Abstract

The implementation of steel-fiber reinforced concrete can improve the durability of reinforced concrete structures exposed to corrosive environments. More recently, the recycled-tire steel fibers (RTSF) impressively boosted mechanical performance and post-cracking strength of plain concrete. Owing to their varying size, RTSF is capable of arresting micro-cracks and lessening the chloride penetration in concrete. In this study, first, experiments were conducted to examine the mechanical performance of concrete containing RTSF-only and compare the results with engineered steel fiber (ESF) incorporating mix. Second, the effect of RTSF-only, ESF-only and their hybrid utilization on the corrosion development on embedded steel rebars is surveyed. Finally, the flexural performance of corroded fiber reinforced concrete (FRC) beam with different corrosion rates (0, 2, 5, 7, and 10%) were evaluated upon a three-point bending test setup.
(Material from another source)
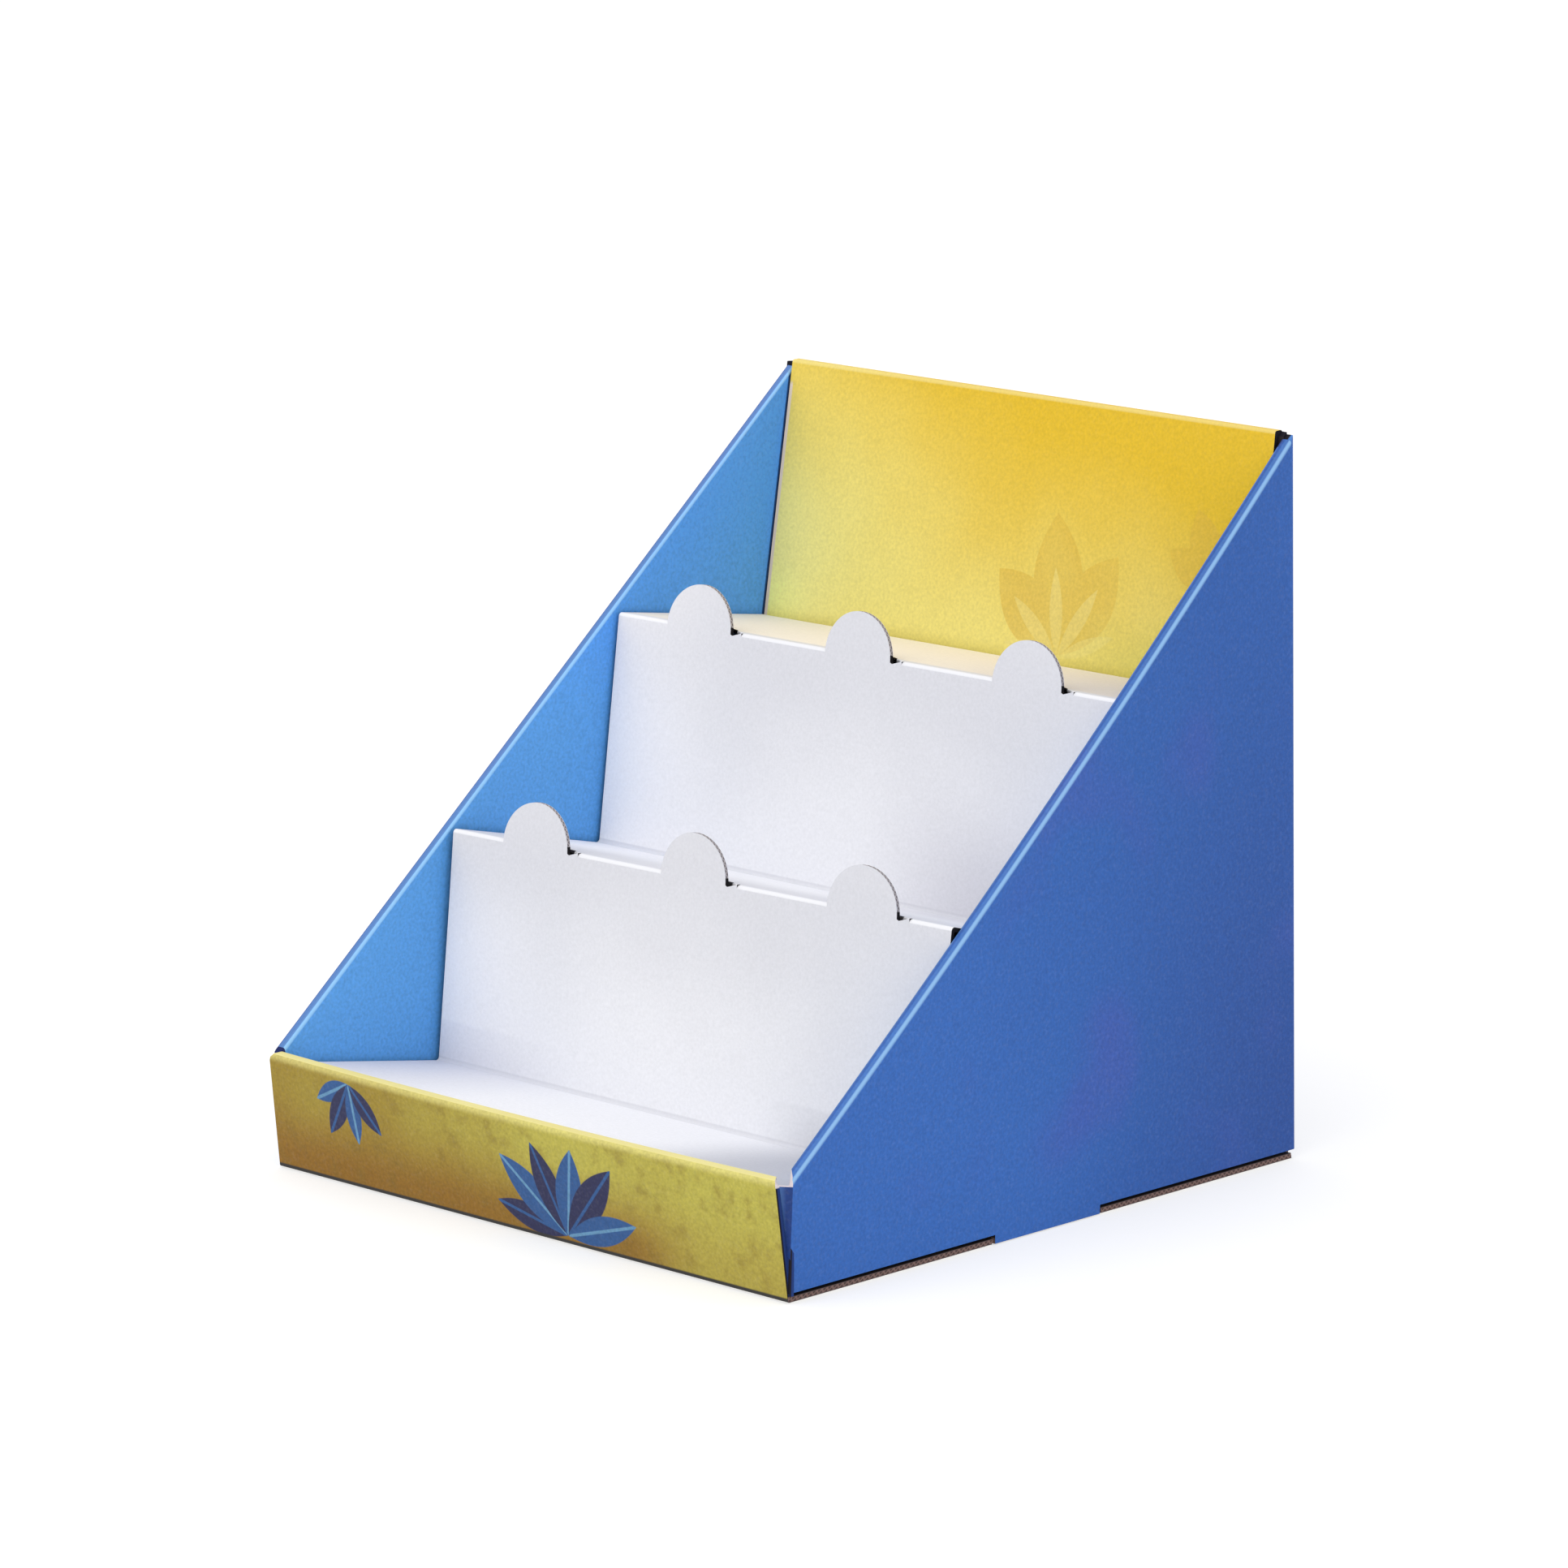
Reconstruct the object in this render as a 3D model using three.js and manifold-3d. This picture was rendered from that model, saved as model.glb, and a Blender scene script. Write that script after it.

According to the results, higher compressive strength (about 37%) was obtained by RTSF inclusion in concrete mix, while the tensile and post-cracking strength attributed to blending RTSF and ESF showed more promising results. The residual strength of FRC mix at both service and ultimate load was improved by the hybrid utilization of both RTSF and ESF by 25-120%. Measuring the mass loss of corroded rebars embedded in different FRC mix, when RTSF incorporated in concrete mix compared to the ESF containing mix, there is a declining trend in corrosion rate. For uncorroded FRC samples, the RTSF incorporation improved the shear capacity of the plain RC beam by 25%. Corrosion of embedded rebars up to 8% slightly reduced the rotation capacity of FRC beams.